Последнее из значительного, что слышал Григорий, расставаясь с дезертирами, - слова Чумакова: «Спаси Христос, мирные разбойнички, за хлеб-соль, за приют. Нехай Боженька даст вам веселой жизни, а то дюже скучно у вас тут. Живете в лесу, молитесь поломанному колесу, - разве это жизня?» (Все цитаты на с. 363).

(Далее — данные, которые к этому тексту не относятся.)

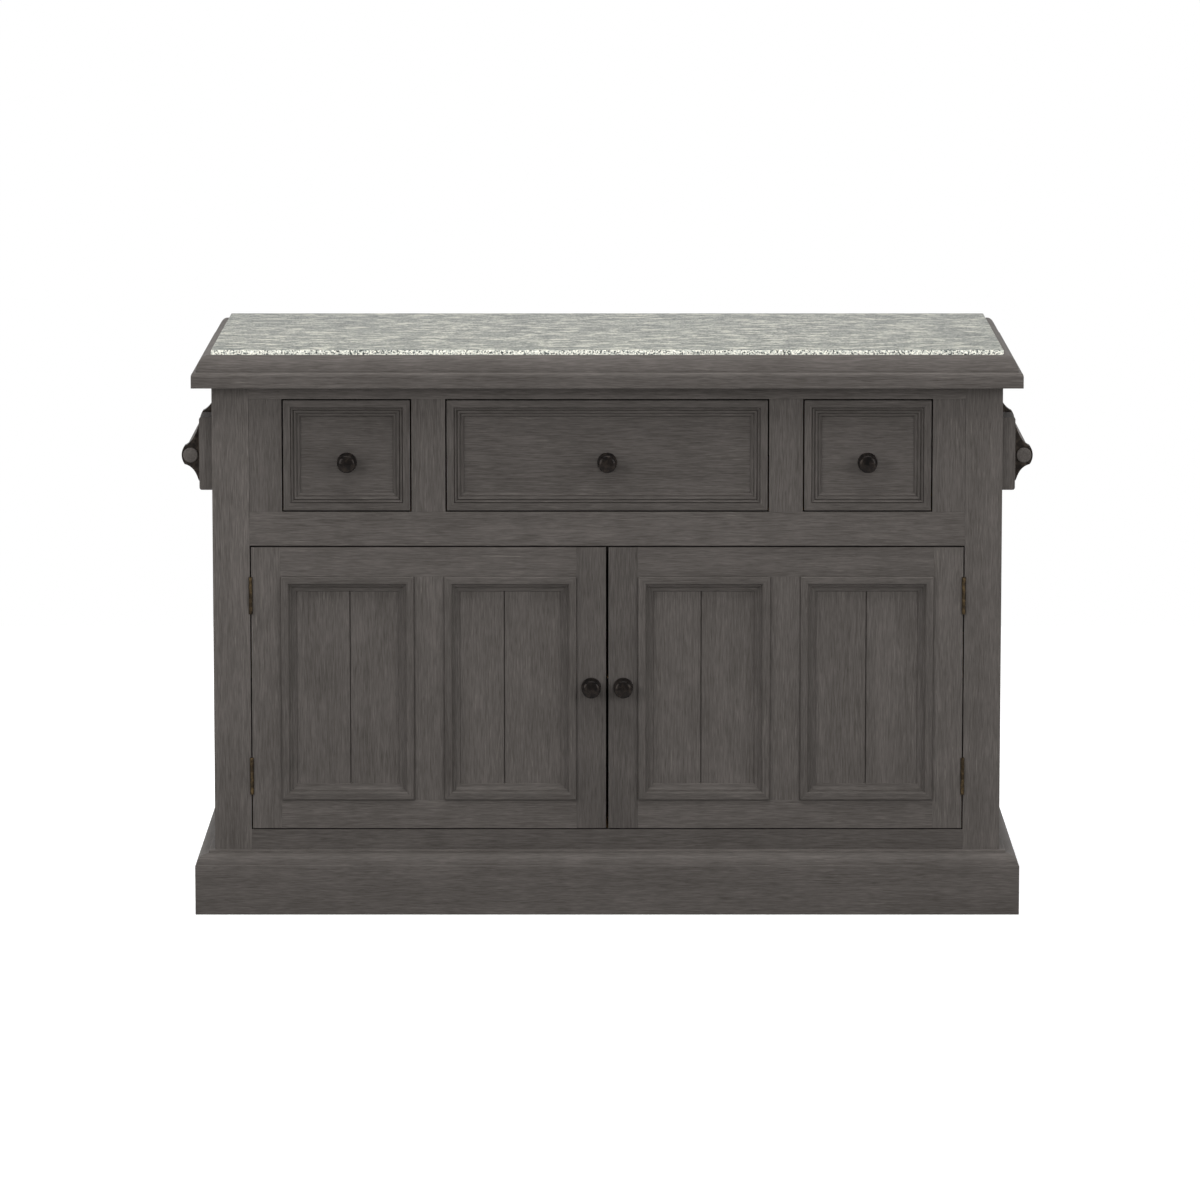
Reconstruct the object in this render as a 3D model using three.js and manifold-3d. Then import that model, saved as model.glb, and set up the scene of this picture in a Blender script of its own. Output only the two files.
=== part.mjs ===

Во второй книге «Поднятой целины», завершенной едва не через двадцать лет после «Тихого Дона», в конце 50-х гг., подобные «мирные разбойнички» характеризуются Шолоховым как язычники, борющиеся с новой верой (ср.: «молитесь поломанному колесу») - свидетельство многолетней, не оставляющей писателя генеральной мысли о судьбе России. «Лятьевский чуть ли не в двадцатый раз, не вставая с койки, перечитывал единственную книгу - “Камо грядеши?” Сенкевича, смаковал каждое слово» (т. 6, с. 312) - роман о борьбе языческого Рима с первыми общинами христиан, объединявшими по преимуществу людей из низших социальных слоев и рабов; произведение, обязанное своим названием апокрифическому преданию о пребывании апостола Петра в Риме. Согласно легенде Петр, спасаясь от гонений, среди ночи покидает Рим и за городскими воротами встречает Христа. «Quo vadis, Domino?» - спрашивает он, и Христос отвечает: «В Рим, чтобы снова принять распятие». Философ безнадежности, Лятьевский, как человеческий тип смутного для него времени, родной брат Петронию, самому трагическому персонажу романа Сенкевича, «интеллигенту» эпохи упадка и разложения старой Римской империи. Подобно Петронию, Лятьевский и сознает собственную обреченность и вместе невозможность для себя другой жизни, уравнивающей его с «быдлом» и вчерашним рабом. В согласии со своими воззрениями Лятьевский и Половцева воспринимает как одного «из двух сынков» из «рассказика о казаках» Чехова - о «невежественном и тупом» казаке, живущем на хуторе с двумя взрослыми сыновьями-оболтусами, которые «только тем и занимаются, что один подбрасывает в воздух домашних петушков, а другой стреляет по этим петушкам из ружья» (там же, с. 313). Имеется в виду рассказ Чехова «Печенег», отсылающий нас к одному из кочевых тюркских племен VIII-XII вв., «жесточайшему из всех язычников», по свидетельству немецкого миссионера XI в.: «Князь руссов... удерживал меня месяц, стараясь убедить, чтоб я не шел к такому дикому народу, среди которого я не мог снискать душ Господу, но только умереть самому постыдным образом» [42].